**MATERIAL FOR THIS TASK:**
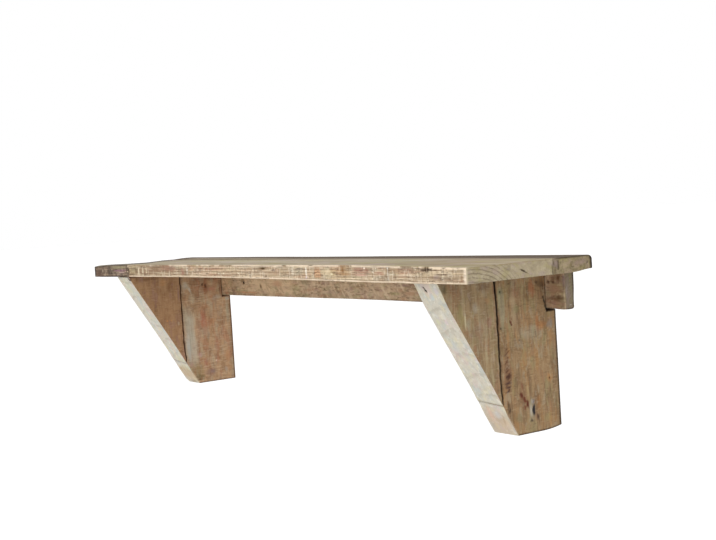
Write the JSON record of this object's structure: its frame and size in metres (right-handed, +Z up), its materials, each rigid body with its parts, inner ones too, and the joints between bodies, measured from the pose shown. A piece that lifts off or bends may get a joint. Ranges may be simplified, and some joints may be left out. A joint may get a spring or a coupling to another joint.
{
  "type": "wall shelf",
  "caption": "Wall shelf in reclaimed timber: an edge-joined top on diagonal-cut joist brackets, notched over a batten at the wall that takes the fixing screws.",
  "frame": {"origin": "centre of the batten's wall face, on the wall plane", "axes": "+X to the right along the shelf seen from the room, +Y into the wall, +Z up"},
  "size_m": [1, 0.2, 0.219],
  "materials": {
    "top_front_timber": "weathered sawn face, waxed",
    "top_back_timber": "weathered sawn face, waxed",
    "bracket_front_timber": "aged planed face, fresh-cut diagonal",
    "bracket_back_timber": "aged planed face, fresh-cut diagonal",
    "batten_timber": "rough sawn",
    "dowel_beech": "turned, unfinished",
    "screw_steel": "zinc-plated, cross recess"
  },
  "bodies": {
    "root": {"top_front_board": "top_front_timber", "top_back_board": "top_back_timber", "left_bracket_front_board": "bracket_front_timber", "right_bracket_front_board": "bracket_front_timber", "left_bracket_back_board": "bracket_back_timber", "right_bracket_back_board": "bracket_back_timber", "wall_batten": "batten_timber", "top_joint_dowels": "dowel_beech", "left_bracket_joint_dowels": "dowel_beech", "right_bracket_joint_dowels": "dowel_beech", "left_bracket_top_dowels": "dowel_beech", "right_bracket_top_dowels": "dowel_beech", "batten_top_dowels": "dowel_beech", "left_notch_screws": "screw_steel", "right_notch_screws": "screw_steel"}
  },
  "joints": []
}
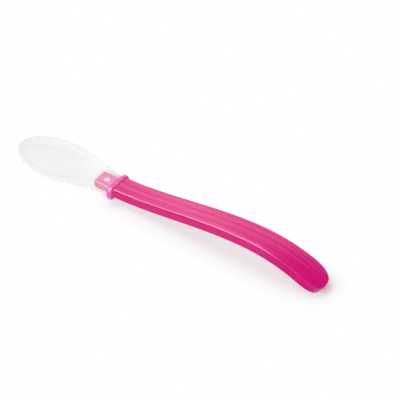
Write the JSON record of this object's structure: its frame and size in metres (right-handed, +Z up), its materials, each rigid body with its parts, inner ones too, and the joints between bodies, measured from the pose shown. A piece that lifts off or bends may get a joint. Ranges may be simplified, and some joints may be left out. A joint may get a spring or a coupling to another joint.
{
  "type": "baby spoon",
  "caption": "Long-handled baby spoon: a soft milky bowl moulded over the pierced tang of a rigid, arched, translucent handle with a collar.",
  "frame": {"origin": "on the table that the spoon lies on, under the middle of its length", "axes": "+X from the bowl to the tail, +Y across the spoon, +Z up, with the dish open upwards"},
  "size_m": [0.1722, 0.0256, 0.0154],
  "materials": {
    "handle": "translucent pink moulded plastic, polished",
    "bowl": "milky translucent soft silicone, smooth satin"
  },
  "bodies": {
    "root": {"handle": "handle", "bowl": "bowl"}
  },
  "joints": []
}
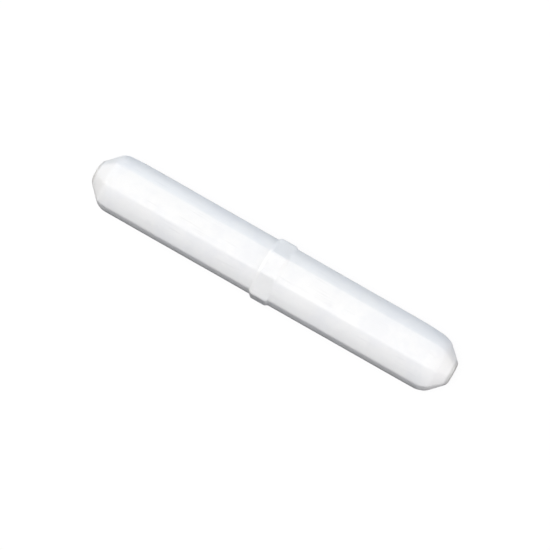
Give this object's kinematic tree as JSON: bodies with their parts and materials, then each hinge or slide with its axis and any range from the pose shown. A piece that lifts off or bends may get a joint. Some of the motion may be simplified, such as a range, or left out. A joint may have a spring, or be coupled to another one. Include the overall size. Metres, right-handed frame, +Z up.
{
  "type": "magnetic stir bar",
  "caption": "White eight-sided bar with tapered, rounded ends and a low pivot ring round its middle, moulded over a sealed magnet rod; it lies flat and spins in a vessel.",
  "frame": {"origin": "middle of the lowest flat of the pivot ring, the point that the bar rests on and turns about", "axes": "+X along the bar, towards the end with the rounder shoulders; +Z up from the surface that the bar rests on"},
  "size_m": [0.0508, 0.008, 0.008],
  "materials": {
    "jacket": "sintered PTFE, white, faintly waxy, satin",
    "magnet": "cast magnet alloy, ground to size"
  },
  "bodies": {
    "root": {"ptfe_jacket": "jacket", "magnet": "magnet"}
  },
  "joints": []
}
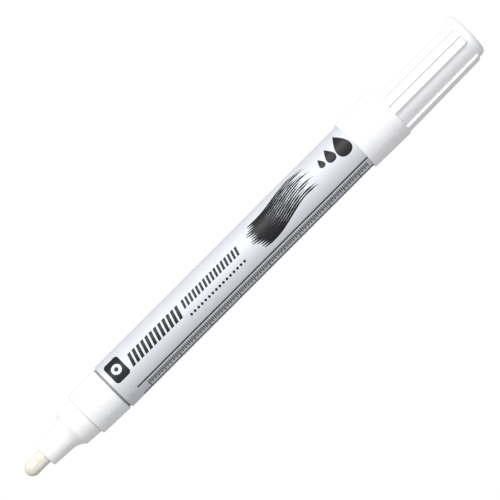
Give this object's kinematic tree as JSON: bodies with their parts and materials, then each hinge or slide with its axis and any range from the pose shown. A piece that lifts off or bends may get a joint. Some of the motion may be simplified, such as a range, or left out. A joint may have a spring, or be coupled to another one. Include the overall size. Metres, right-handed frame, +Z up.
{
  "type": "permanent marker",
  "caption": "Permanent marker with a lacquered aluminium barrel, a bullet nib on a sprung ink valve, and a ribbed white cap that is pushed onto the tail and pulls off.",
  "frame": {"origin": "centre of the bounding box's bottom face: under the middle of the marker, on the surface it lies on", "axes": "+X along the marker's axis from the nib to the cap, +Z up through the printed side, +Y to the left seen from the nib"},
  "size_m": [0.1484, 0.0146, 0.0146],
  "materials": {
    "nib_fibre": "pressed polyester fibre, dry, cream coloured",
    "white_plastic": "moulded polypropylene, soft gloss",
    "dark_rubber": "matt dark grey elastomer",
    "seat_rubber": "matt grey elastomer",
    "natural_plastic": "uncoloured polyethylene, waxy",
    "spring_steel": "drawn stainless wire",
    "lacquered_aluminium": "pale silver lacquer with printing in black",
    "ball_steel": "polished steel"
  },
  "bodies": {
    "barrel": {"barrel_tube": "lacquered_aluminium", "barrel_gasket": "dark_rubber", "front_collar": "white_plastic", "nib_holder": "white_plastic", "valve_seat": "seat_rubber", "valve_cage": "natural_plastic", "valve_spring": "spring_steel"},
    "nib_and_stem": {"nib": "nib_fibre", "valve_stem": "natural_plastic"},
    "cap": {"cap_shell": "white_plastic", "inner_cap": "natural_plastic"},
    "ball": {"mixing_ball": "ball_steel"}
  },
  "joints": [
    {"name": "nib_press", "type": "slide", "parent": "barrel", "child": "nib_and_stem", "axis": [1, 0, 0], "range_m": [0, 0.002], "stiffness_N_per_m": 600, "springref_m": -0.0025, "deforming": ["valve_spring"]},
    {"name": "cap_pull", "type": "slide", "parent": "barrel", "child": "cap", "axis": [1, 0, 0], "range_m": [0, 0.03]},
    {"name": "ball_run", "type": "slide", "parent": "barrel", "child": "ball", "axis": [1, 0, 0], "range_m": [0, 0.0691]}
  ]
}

---

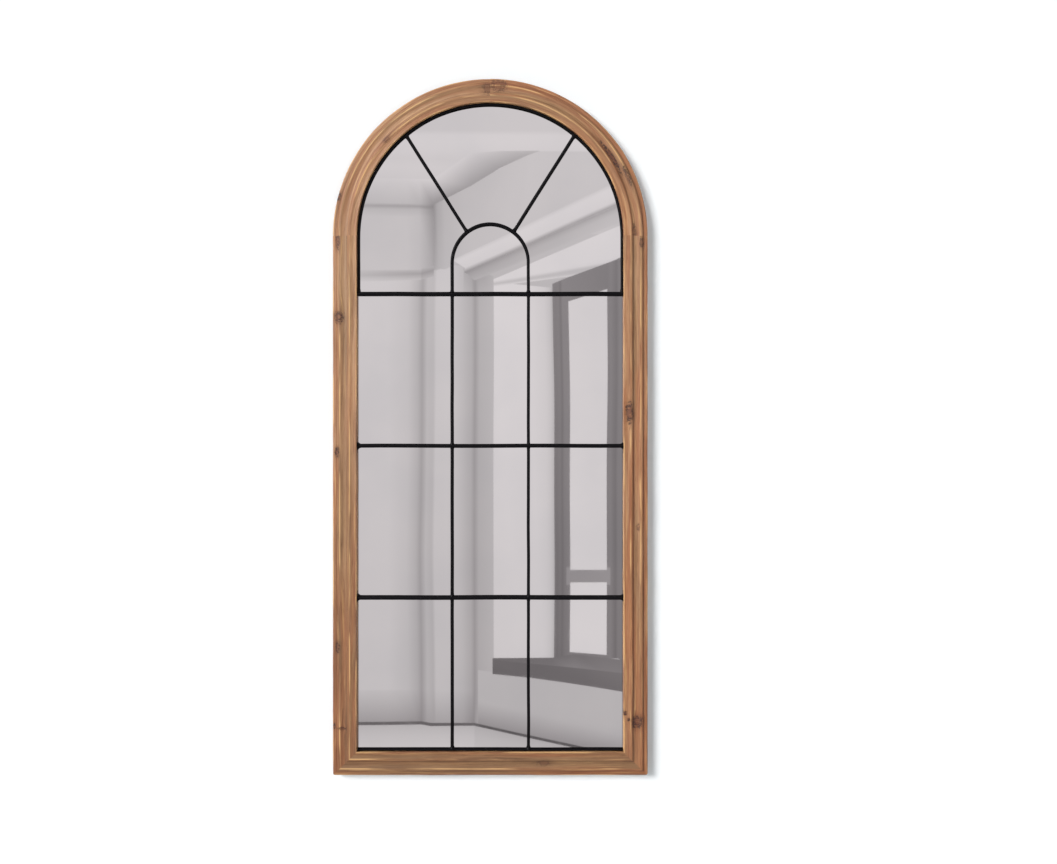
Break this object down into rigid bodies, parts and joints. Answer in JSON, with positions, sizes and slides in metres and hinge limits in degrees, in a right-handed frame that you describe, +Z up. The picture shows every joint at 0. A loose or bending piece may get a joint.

--

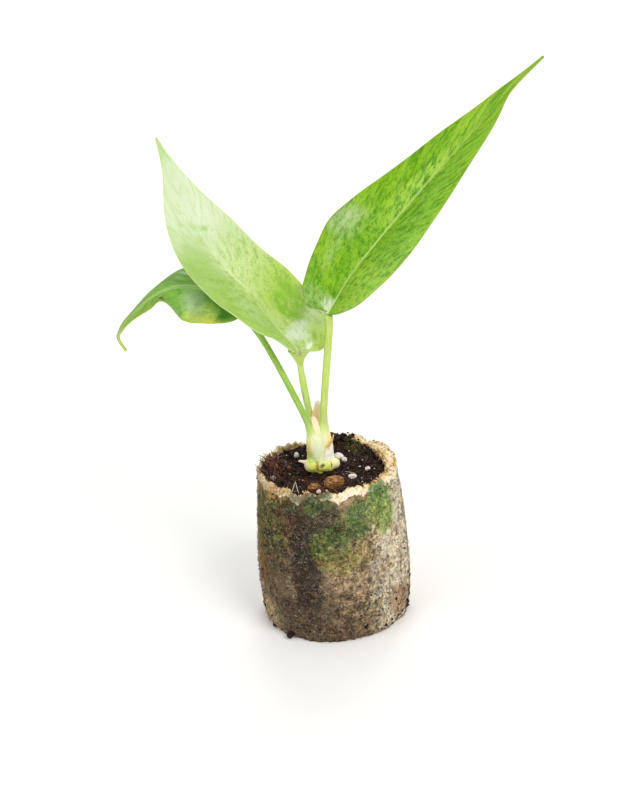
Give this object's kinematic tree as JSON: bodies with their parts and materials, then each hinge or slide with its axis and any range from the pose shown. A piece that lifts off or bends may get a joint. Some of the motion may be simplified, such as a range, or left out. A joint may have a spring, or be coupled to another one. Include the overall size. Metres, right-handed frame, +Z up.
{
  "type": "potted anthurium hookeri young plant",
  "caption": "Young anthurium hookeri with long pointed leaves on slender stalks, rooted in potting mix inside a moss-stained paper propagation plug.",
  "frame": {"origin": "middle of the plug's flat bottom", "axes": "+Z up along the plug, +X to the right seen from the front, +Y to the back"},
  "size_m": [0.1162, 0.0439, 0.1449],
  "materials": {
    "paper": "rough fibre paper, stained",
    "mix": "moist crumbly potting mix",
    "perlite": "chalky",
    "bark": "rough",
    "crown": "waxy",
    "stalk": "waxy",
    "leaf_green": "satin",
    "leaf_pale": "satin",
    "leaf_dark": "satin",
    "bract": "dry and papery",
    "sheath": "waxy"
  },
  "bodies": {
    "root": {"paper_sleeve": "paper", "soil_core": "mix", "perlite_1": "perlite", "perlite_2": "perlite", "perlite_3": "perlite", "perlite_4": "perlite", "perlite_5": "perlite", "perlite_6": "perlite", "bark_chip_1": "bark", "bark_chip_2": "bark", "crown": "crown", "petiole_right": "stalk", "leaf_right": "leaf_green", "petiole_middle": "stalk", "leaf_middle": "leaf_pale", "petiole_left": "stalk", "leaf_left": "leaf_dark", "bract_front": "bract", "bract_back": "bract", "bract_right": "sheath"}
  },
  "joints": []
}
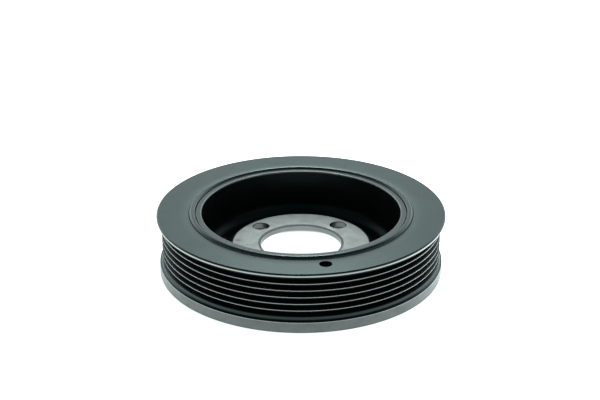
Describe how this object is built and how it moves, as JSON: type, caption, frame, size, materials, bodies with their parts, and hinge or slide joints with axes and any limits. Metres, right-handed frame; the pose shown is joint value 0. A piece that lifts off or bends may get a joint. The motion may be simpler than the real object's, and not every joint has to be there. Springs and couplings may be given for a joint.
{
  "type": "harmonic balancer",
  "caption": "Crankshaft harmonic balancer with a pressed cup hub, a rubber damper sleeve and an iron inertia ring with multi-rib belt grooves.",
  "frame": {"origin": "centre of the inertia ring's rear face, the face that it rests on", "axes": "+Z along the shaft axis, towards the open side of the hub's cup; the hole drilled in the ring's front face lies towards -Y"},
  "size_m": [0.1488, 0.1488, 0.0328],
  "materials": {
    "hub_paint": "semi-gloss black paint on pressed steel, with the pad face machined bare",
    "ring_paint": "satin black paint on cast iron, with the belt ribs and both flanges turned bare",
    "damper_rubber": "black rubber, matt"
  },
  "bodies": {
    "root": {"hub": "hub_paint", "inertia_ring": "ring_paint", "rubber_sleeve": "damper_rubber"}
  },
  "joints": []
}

**TASK DETAILS:** Return only those lines of the records that contain the string "type".

**RIGHT ANSWER:**
  "type": "wall shelf",
  "type": "baby spoon",
  "type": "magnetic stir bar",
  "type": "permanent marker",
    {"name": "nib_press", "type": "slide", "parent": "barrel", "child": "nib_and_stem", "axis": [1, 0, 0], "range_m": [0, 0.002], "stiffness_N_per_m": 600, "springref_m": -0.0025, "deforming": ["valve_spring"]},
    {"name": "cap_pull", "type": "slide", "parent": "barrel", "child": "cap", "axis": [1, 0, 0], "range_m": [0, 0.03]},
    {"name": "ball_run", "type": "slide", "parent": "barrel", "child": "ball", "axis": [1, 0, 0], "range_m": [0, 0.0691]}
  "type": "potted anthurium hookeri young plant",
Describe how this object is built and how it moves, as JSON: type, caption, frame, size, materials, bodies with their parts, and hinge or slide joints with axes and any limits. Metres, right-handed frame; the pose shown is joint value 0. A piece that lifts off or bends may get a joint. The motion may be simpler than the real object's, and not every joint has to be there. Springs and couplings may be given for a joint.
  "type": "harmonic balancer",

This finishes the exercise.